Anastasiades, of course, didn't exert much effort to find a majority for the deal, even though he had agreed to it in Brussels. On the contrary, even before the parliamentary debate began, he said the package was unlikely to pass -- a virtual invitation to lawmakers to reject it. The move could even be a tactical one. Anastasiades can now return to Brussels in the hopes of leveraging better conditions out of Cyprus' euro-zone partners by highlighting his country's rebellious parliament.
It could also be useful as a lever in Moscow. On Wednesday morning, all eyes were on Russia in the hopes that the country might jump in to provide Nicosia emergency aid. Russian investors have parked billions of euros in Cypriot bank accounts -- indeed the presence of Russian money is one reason why Cyprus' banking sector holds assets worth more than seven times the country's annual gross domestic product. According to media reports, Anastasiades spoke with Russian President Vladimir Putin immediately following the failed parliamentary vote and the Cypriot finance minister flew to Moscow on Tuesday night.
Bullied from Abroad
In the coming negotiations, the Euro Group must be careful as it seeks to maintain its credibility. The vote on Tuesday evening made one thing clear: The main concern in Nicosia was not in fact those who held smaller sums in Cypriot accounts. By Tuesday morning, the original deal had been changed to exempt from the bank levy those holding less than 20,000 in their savings accounts. That the parliamentary veto was nonetheless unanimous shows that lawmakers are primarily interested in maintaining Cyprus' role as a low-tax paradise and offshore business haven. It also shows that Cypriots are unwilling to be bullied from abroad, particularly not by the Germans.

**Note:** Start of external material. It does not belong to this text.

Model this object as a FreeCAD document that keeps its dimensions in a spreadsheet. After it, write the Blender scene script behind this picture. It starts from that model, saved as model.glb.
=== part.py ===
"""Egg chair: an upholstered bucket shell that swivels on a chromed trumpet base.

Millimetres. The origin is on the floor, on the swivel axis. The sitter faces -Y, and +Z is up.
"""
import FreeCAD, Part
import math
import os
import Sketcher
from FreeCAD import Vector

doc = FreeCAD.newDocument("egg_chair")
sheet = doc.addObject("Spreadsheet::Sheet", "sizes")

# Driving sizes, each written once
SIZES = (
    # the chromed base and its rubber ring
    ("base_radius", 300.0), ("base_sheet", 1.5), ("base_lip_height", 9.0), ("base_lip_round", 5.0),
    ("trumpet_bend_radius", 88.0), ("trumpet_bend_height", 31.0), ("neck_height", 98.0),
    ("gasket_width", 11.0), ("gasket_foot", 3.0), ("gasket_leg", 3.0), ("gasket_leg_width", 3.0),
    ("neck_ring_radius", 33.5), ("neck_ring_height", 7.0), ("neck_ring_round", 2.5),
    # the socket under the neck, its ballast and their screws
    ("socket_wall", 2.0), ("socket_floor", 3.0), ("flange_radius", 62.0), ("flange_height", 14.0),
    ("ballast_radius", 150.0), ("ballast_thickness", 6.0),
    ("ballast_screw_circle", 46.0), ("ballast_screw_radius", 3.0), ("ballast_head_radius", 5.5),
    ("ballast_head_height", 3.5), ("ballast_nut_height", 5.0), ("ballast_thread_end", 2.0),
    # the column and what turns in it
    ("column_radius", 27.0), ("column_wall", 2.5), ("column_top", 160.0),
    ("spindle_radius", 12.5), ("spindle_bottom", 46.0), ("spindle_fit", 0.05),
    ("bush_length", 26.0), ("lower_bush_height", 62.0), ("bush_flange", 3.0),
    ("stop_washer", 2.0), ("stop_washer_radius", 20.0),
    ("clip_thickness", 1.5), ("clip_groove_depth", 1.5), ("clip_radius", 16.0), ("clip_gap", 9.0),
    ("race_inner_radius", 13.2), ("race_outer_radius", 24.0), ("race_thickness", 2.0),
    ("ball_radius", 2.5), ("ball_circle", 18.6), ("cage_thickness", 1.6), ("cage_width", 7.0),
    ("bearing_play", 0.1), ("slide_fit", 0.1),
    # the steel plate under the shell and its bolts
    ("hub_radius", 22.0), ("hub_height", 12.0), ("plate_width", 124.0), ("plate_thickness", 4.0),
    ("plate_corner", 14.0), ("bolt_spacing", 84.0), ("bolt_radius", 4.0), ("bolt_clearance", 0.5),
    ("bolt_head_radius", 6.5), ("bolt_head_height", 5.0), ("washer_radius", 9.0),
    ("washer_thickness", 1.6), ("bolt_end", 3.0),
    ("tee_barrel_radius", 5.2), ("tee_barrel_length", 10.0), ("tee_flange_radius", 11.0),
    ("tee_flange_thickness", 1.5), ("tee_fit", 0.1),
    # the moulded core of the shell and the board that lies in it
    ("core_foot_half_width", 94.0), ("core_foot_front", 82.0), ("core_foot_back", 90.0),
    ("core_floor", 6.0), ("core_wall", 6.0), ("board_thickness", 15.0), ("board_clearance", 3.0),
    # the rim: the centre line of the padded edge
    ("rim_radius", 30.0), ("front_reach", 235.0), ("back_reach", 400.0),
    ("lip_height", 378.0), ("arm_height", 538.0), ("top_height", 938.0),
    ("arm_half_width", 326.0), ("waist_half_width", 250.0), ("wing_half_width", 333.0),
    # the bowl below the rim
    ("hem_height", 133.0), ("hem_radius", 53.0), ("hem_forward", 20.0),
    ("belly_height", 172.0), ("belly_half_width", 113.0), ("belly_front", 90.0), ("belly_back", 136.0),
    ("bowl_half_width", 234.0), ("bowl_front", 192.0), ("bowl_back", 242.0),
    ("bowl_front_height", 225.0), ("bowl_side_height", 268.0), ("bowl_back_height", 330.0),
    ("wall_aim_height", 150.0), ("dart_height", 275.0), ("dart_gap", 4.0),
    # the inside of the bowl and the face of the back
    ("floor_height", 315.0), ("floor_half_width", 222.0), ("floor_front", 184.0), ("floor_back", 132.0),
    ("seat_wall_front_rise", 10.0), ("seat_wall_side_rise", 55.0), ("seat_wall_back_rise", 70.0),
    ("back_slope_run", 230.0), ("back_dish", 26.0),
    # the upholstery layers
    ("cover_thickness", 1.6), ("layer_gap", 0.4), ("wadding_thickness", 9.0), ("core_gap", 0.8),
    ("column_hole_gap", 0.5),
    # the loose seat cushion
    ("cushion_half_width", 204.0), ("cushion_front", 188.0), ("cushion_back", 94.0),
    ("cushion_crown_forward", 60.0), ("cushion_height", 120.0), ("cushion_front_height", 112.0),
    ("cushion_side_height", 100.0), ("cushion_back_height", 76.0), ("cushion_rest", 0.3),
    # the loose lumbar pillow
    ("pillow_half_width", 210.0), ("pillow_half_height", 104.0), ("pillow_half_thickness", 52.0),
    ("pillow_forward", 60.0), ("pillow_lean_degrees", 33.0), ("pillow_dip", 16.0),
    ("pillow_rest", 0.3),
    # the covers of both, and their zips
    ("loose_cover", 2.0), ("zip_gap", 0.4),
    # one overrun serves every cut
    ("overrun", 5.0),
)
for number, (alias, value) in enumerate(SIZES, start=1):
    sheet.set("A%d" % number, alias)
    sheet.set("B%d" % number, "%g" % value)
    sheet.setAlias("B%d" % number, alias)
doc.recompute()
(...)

The facts of the case would seem to belie the intense emotions it has triggered. Two large Cypriot banks have run into difficulties and Nicosia is unwilling to liquidate them or allow them to enter into insolvency because that could fatally harm other banks in the country and destroy the country's reputation as a financial center for the foreseeable future. But bailing the banks out is beyond the means of the government, which is why Cyprus needs billions in aid money from the European Stability Mechanism (ESM), the euro-zone's permanent bailout fund. The euro-zone, led by Germany, came up with a not unreasonable demand in exchange for assistance: Namely that the bank customers, whose accounts are to be saved, contribute to the bailout.

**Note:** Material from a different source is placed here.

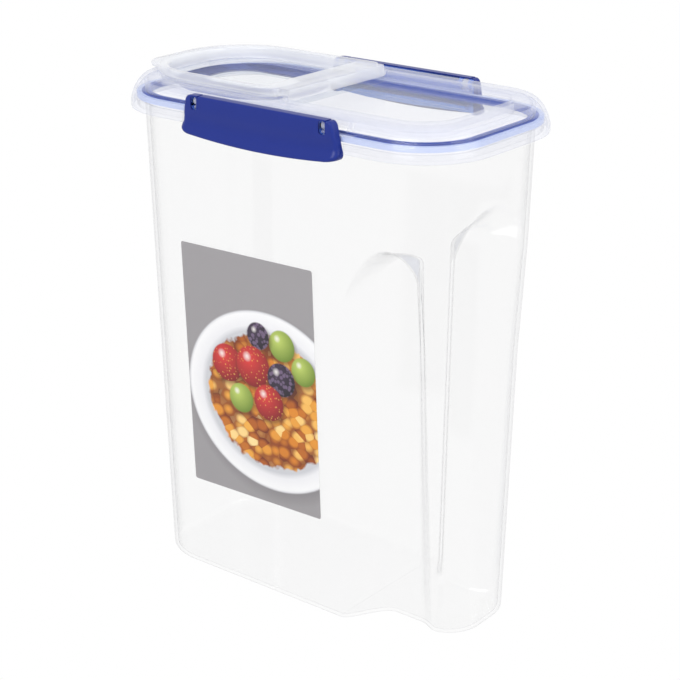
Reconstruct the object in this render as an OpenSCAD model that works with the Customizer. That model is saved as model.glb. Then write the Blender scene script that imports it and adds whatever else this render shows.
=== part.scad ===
// Tall clear storage box with a clip-on lid and a flip spout.
// Origin at the middle of the base. +X points to the grip end, -X to the pouring end,
// -Y to the labelled front, +Z up. Millimetres.

/* [Box] */
// Length of the box wall just under the lid
body_l = 204; // [190:1:216]
// Width of the box wall just under the lid
body_w = 104; // [98:1:112]
// Corner radius of the wall just under the lid
body_r = 31.5; // [28:0.5:36]
// Length of the base
base_l = 194.5; // [184:0.5:198]
// Width of the base
base_w = 91; // [84:0.5:95]
// Corner radius of the base in plan
base_r = 30; // [25:0.5:32]
// Height of the box rim
body_h = 263; // [250:1:280]
// Wall thickness
wall = 1.8; // [1.2:0.1:2.4]
// Radius between the walls and the base
foot_r = 4.5; // [3.5:0.5:7]

/* [Grip] */
// Height of the top of the hand recesses
grip_top = 212.5; // [200:0.5:218]
// Half width of the box between the recesses, at the base
grip_neck = 23; // [20:0.5:26]
// Half width of the bulge behind the recesses, at the base
grip_bulge = 27.5; // [26:0.5:33]
// Where the recesses start along the length
grip_start = 39; // [35:1:41]

/* [Lid] */
// How far the skirt stands out beyond the box wall
lid_over = 7.3; // [6.8:0.1:7.8]
// Height of the skirt below the flange
skirt_h = 6.9; // [6.4:0.1:8]
// Height of the raised rim above its flange
rim_h = 6.2; // [5.5:0.1:7]
// Width of the raised rim
band_w = 12.2; // [11:0.1:14]
// Lid wall thickness
lid_t = 1.6; // [1.2:0.1:2]

/* [Flip cap] */
// Thickness of the cap's flange
cap_t = 3.8; // [3:0.1:4.4]
// Length of the pouring hole
pour_l = 81; // [70:1:82]
// Width of the pouring hole
pour_w = 67; // [56:1:68]

/* [Clips] */
// Length of a clip at its front face
clip_l = 97; // [88:1:106]
// Height of a clip in the middle
clip_h = 21.8; // [20:0.2:24]
// Clip wall thickness
clip_t = 2; // [1.6:0.1:2.2]

/* [Label] */
// Width of the label
label_w = 88.6; // [60:0.2:92]
// Height of the label
label_h = 136.8; // [90:0.2:142]

/* [Hidden] */
$fn = 48;

// Clearances
gap = 0.3;
pin_gap = 0.06;

// Box rim bead
bead_out = 4.2;
bead_h = 3.9;
bead_t = 1.5;
bead_z = body_h - bead_h;

// Lid levels, from the seal upwards
seal_t = 2.6;
seal_z = body_h + gap;
flange_z = seal_z + seal_t;
skirt_z = flange_z - 0.8 - skirt_h;
flange_top = flange_z + 2.2;
rim_z = flange_top + rim_h;
panel_z = flange_top + 0.1;
skirt_l = body_l / 2 + lid_over;
skirt_w = body_w / 2 + lid_over;
skirt_r = body_r + lid_over;
skirt_t = 1.4;
rim_in = lid_over + 0.15;
band_in = rim_in + band_w;

// Box outline at a height: half length, half width, corner radius
function up(z) = z / (body_h - bead_h);
function ox(z) = (base_l + (body_l - base_l) * up(z)) / 2;
function oy(z) = (base_w + (body_w - base_w) * up(z)) / 2;
function orad(z) = base_r + (body_r - base_r) * up(z);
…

Nicosia's refusal, however, has now escalated the bailout from a question of policy to a question of principle. The sums involved, after all, are relatively small in comparison to the past needs of other nations-in-crisis. The Cyprus package called for 10 billion from the ESM and a further 5.8 billion to be raised by the account levy. But were the euro zone to now back away from that levy demand it would be clear to all that the common currency union could be blackmailed.

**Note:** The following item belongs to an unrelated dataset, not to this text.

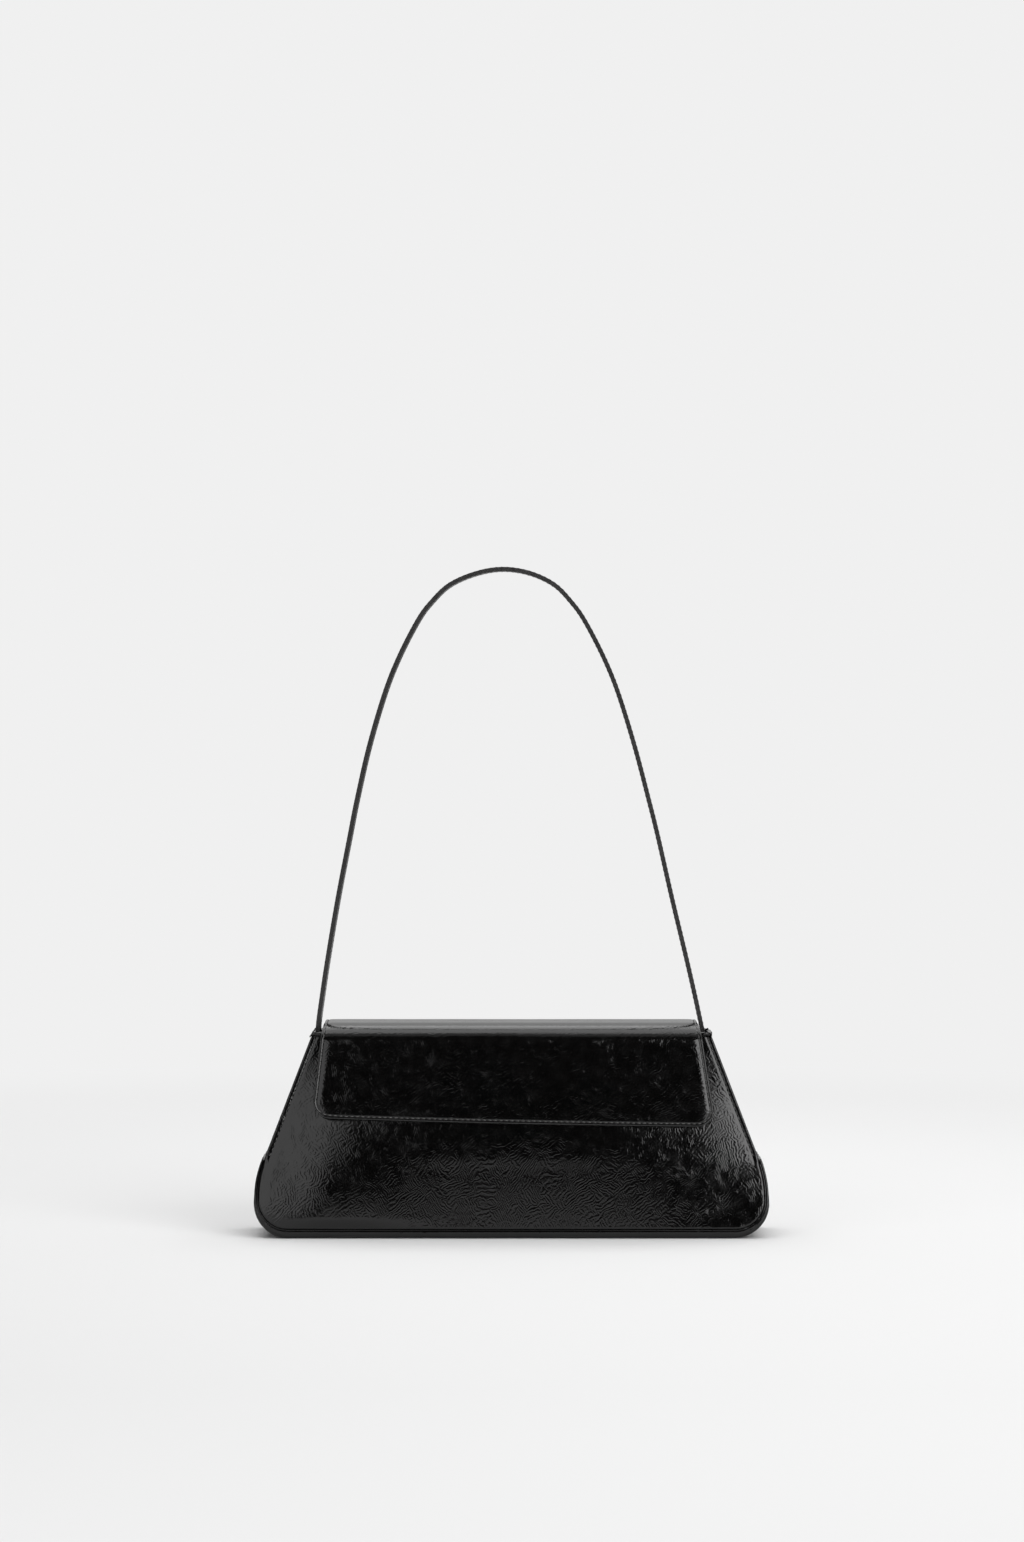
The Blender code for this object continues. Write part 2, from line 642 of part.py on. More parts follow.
def build_snap(bag, flap):
    """Socket with its magnet on the front panel, stud on the flap, and a washer behind each."""
    radius = SNAP_DIAMETER / 2
    bore = SOCKET_BORE / 2
    axis = wall_normal(FRONT, 0, SNAP_HEIGHT)
    seat = wall_point(FRONT, 0, SNAP_HEIGHT, 0) + axis * CLEARANCE
    face = MAGNET_THICKNESS + SNAP_FIT
    cup = face + SNAP_WALL
    wall = radius - SNAP_WALL
    profile = ((radius, 0), (radius, cup), (bore, cup), (bore, face), (wall, face), (wall, 0))
    turned("snap_socket", profile, BRIGHT_METAL, bag, seat, axis)
    rim = wall - SNAP_FIT
    ring = ((rim, 0), (rim, MAGNET_THICKNESS), (bore, MAGNET_THICKNESS), (bore, 0))
    turned("snap_magnet", ring, DARK_MAGNET, bag, seat, axis)
    inside = wall_point(FRONT, 0, SNAP_HEIGHT, FACING_DEPTH)
    washer = WASHER_DIAMETER / 2
    hole = WASHER_BORE / 2
    plate = ((hole, 0), (washer, 0), (washer, STIFFENER_BOARD), (hole, STIFFENER_BOARD))
    turned("socket_washer", plate, BRIGHT_METAL, bag, inside - axis * STIFFENER_BOARD, axis)

    inward = Vector((0, math.cos(FLAP_LEAN), -math.sin(FLAP_LEAN)))
    lining = flap_point(0, snap_run(), -FLAP_HALF_THICKNESS - CLEARANCE)
    shape = bmesh.new()
    bmesh.ops.create_cone(
        shape,
        cap_ends=True,
        segments=ROUND_STEPS,
        radius1=radius,
        radius2=radius,
        depth=STUD_DISC,
    )
    bmesh.ops.translate(shape, verts=shape.verts, vec=(0, 0, STUD_DISC / 2))
    disc = max(shape.faces, key=lambda item: item.calc_center_median().z)
    bmesh.ops.inset_region(shape, faces=[disc], thickness=radius - STUD_POST_DIAMETER / 2)
    post = bmesh.ops.extrude_face_region(shape, geom=[disc])
    tip = [item for item in post["geom"] if isinstance(item, bmesh.types.BMVert)]
    bmesh.ops.translate(shape, verts=tip, vec=(0, 0, STUD_POST_HEIGHT))
    if disc.is_valid:
        bmesh.ops.delete(shape, geom=[disc], context="FACES_ONLY")
    add_node("snap_stud", shape, BRIGHT_METAL, flap, lining, inward.to_track_quat("Z", "Y"))
    board_low = FLAP_HALF_THICKNESS - FLAP_LEATHER - CLEARANCE - FLAP_BOARD
    under = flap_point(0, snap_run(), board_low)
    plate = ((hole, 0), (washer, 0), (washer, FLAP_BOARD), (hole, FLAP_BOARD))
    turned("stud_washer", plate, BRIGHT_METAL, flap, under, -inward)


# Strap

def smoothed(points, count):
    """Points on a smooth curve through the given ones, and the index of each given one."""
    curve = []
    marks = []
    for index in range(len(points) - 1):
        before = points[max(index - 1, 0)]
        start = points[index]
        end = points[index + 1]
        after = points[min(index + 2, len(points) - 1)]
        marks.append(len(curve))
        for step in range(count):
            t = step / count
            pull_start = (end - before) / 2
            pull_end = (after - start) / 2
            a = 2 * t**3 - 3 * t**2 + 1
            b = t**3 - 2 * t**2 + t
            c = 3 * t**2 - 2 * t**3
            d = t**3 - t**2
            curve.append(start * a + pull_start * b + end * c + pull_end * d)
    marks.append(len(curve))
    curve.append(points[-1])
    return curve, marks


def strap_route():
    """The middle of the strap from the left root over the top to the right root."""
    left = []
    right = []
    for height, left_share, right_share in STRAP_ROUTE_SHARES:
        z = STRAP_ROOT_HEIGHT + height * STRAP_RISE
        left.append(Vector((-left_share * STRAP_HALF_SPAN, 0, z)))
        right.append(Vector((right_share * STRAP_HALF_SPAN, 0, z)))
    top = Vector((STRAP_TOP_SHARE * STRAP_HALF_SPAN, 0, STRAP_TOP_HEIGHT))
    return smoothed(left + [top] + right[::-1], STEPS_PER_POINT)


def tail_route(side):
    """The strap's end inside the bag, up along the gusset to the strap's root."""
    curve, marks = strap_route()
    root = curve[0] if side == LEFT else curve[-1]
    inset = half_width(STRAP_ROOT_HEIGHT) - abs(root.x)
    levels = steps(STRAP_ROOT_HEIGHT - STRAP_TAIL_HEIGHT, STRAP_ROOT_HEIGHT, WALL_STEPS)[:-1]
    below = [Vector((side * (half_width(z) - side_sag(z) - inset), 0, z)) for z in levels]
    return below + [root]


def strap_piece(name, route, outer, inner, body):
    """A length of one strap layer between two distances from the strap's middle."""
    frames = []
    for index, point in enumerate(route):
        before = route[max(index - 1, 0)]
        after = route[min(index + 1, len(route) - 1)]
        along = (after - before).normalized()
        frames.append((point, Vector((-along.z, 0, along.x)), along))

    def place(index, share, layer):
        point, outward, along = frames[index]
        trim = 0.0
        if index == 0:
            trim = CLEARANCE / 2
        if index == len(frames) - 1:
            trim = -CLEARANCE / 2
        reach = outer + (inner - outer) * layer
        return point + outward * reach + along * trim + Vector((0, share * STRAP_WIDTH / 2, 0))

    return slab(name, range(len(route)), (-1, 1), place, BLACK_LEATHER, body)


def build_strap(bag, strap):
    """Tails in the bag, legs that bend, and the arch, each leg and the arch in two layers."""
    curve, marks = strap_route()
    half = STRAP_THICKNESS / 2
    skin = half - STRAP_LEATHER
    top_left = marks[LEG_POINT_COUNT]
    top_right = marks[-1 - LEG_POINT_COUNT]
    stretches = (
        ("strap_left_leg", curve[: top_left + 1]),
        ("strap_arch", curve[top_left : top_right + 1]),
        ("strap_right_leg", curve[top_right:]),
    )
    for name, route in stretches:
        strap_piece(f"{name}_outer", route, half, skin, strap)
        strap_piece(f"{name}_inner", route, -skin, -half, strap)
    strap_piece("left_strap_tail", tail_route(LEFT), half, -half, bag)
    strap_piece("right_strap_tail", tail_route(RIGHT)[::-1], half, -half, bag)


def main():
    clear_scene()
    bag = add_body("bag_body", Vector((0, 0, 0)))
    flap = add_body("flap_hinge_line", hinge_point())
    strap = add_body("strap_pivot_line", Vector((0, 0, PIVOT_HEIGHT)))
    build_panels(bag)
    build_base(bag)
    build_gussets(bag)
    build_hems(bag)
    build_lining(bag)
    build_flap(bag, flap)
    build_snap(bag, flap)
    build_strap(bag, strap)


main()
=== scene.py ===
# %% [markdown]
# # A small shoulder bag in glossy crinkled leather
#
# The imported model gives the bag's construction: leathers, linings, boards, the magnetic snap and the two
# joints. This notebook dresses it. Every leather of the real bag is soft, so each one gets a finely
# divided mesh of its own that sags, rolls in at its seams and carries its stitches. The hard pieces, such
# as the snap, stay as the model has them and only get a finish.

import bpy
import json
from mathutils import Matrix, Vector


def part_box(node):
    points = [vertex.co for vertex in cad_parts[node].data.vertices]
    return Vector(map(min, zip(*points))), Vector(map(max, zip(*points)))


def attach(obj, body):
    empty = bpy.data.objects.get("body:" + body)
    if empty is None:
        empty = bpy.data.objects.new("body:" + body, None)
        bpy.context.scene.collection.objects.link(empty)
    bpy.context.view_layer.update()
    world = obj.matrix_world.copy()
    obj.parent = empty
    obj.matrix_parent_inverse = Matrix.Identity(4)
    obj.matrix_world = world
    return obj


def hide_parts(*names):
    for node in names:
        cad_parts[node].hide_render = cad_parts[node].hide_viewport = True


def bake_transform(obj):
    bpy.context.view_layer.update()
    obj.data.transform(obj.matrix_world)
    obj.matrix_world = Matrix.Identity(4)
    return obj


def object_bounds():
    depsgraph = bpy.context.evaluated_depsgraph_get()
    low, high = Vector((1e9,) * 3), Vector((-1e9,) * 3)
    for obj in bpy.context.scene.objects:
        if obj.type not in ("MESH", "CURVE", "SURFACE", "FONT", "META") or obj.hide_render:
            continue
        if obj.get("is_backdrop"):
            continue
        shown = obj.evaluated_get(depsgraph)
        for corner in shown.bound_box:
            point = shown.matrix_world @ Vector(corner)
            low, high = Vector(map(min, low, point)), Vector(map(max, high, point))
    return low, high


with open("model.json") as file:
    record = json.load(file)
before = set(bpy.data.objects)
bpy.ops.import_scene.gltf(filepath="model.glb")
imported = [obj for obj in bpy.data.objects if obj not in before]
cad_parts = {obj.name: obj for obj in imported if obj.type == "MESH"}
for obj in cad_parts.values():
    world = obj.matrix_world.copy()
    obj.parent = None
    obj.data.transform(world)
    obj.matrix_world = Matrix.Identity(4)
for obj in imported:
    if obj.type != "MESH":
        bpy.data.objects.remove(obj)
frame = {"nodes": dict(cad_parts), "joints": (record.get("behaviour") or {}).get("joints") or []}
cad_low, cad_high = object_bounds()
print("solid model, mm:", [round(side * 1000, 1) for side in cad_high - cad_low])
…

If, after all, one of the smallest euro-zone members can claim to be systemically relevant -- and if that state is allowed to block efforts to tap into other possible sources aid money before European taxpayers are forced to fund the entire bailout -- then all countries that run into trouble in the future will refuse to budge in negotiations with Brussels.
What About European Taxpayers?
And there will be future negotiations. Banks in Spain too are in need of bailout money from the ESM. The key sticking points are similar to those in Cyprus: Should some banks be liquidated and how heavily should investors and creditors be involved in the bailout?
This week, it has repeatedly been said that the euro zone must be careful not to erode the trust of the financial markets in the common currency. But the trust of European taxpayers in their leaders is likewise precarious. And it will be endangered if the impression is once again given that taxpayers alone must bear the risks associated with propping up the common currency.
What, then, will happen next in Cyprus? Time is of the essence. Banks in the country can't stay closed forever, and should they open before a clear path forward has been established then a run is practically a certainty. And a bank run could be the coup de grace for the country's financial system.
The rapid turn toward Russia on Tuesday night makes it clear that Cyprus is quickly pursuing a potentially promising Plan B. Because many rich Russians have long used Cyprus as a low-tax locale to park their money, it is hoped that Moscow might spring for the 5.8 billion in bailout money left open by Tuesday evening's parliamentary rejection. According to media reports, the Cypriot government is attempting to strike a quick natural gas deal with Russia, granting Moscow concession rights to the large natural gas reserves that lie off the coast of Cyprus in exchange for much-needed cash.
Game of Chicken
The Euro Group would only be able to accept such a compromise if the money from Russia did not come in the form of a loan. That, after all, would increase Cpyriot sovereign debt to an unsustainable level -- exactly what the first deal was trying to avoid.
What, though, if Russia refuses to bail the country out and Nicosia can find no other partners willing to help? Then the Cyprus situation would turn into a game of chicken: Who is more afraid of a Cypriot insolvency? Cyprus itself or the rest of the common currency area? Brussels, after all, is concerned that if Cyprus is allowed to fall, it could lead to a resumption of capital flight from other struggling euro-zone countries and rapidly spiralling sovereign bond rates for Italy and Spain.
One thing, though, is clear. If the euro zone blinks in its game of chicken with mini-member Cyprus, it will be forfeiting many future duels as well.